Anderen will das nicht gefallen. Im Gegenteil, sagen sie, CO2 sei ein wichtiger Pflanzendünger, und tatsächlich würde die Erde dank der höheren CO2-Konzentration immer grüner, immer üppiger. Der Zugewinn an vergrünter Landmasse wäre mittlerweile doppelt so groß wie die Landfläche der USA. Offenkundig soll damit Verwirrung gestiftet werden, warum sonst suchen immer mehr Menschen aus anderen Ländern bei uns Zuflucht, allzumal Umweltflüchtlinge? Denn, so weiß man, wir sind ein reiches Land und können es uns leisten, allen diesen Menschen Schutz zu gewähren. Oder auch das harte Eignungsprinzip zugunsten von bislang unterdrückten Bevölkerungsschichten einzuschränken oder auch ganz aufzugeben.
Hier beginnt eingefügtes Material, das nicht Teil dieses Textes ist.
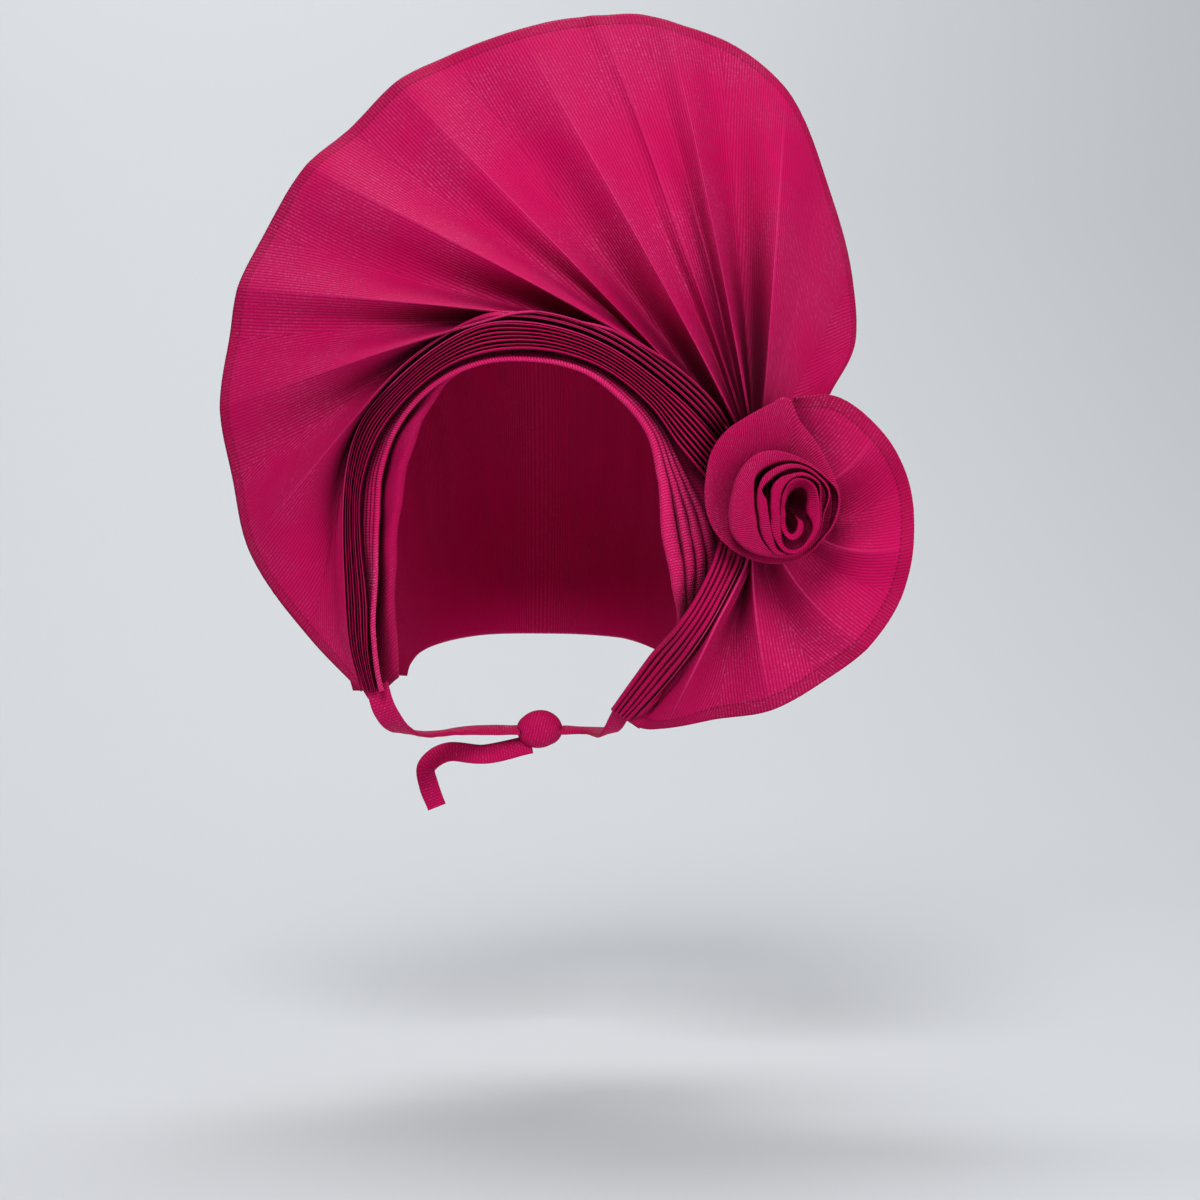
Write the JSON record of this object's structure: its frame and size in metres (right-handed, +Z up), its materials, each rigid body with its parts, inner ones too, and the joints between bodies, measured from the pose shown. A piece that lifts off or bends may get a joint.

Diese und viele, viele weitere Feststellungen, wird uns gesagt, beruhen auf wissenschaftlicher Basis. Und daran muss man glauben, was sonst? Völlig undenkbar wäre es, alle die jeweiligen Belege aus eigener Kraft beizubringen.
Selbstredend finden sich, wie überall im Leben, auch in der Wissenschaft Querulanten, Leute, die mit pseudowissenschaftlichen Behauptungen versuchen, gegen den Strom zu schwimmen, um andere Menschen zu verunsichern. Doch wie soll man die einen von den anderen unterscheiden?
Ein Großteil der Bevölkerung verfügt nicht, so heißt es hinter vorgehaltener Hand, über die Urteilsfähigkeit, unwahr von wahr und falsch von richtig zu unterscheiden. Umso wichtiger sei es, dass Wissenschaftler ihnen das abnehmen. Ansonsten droht Gefahr. Mein Tipp: Glauben Sie, woran und solange Sie können und dürfen, oder besser noch: Üben Sie sich in Skepsis.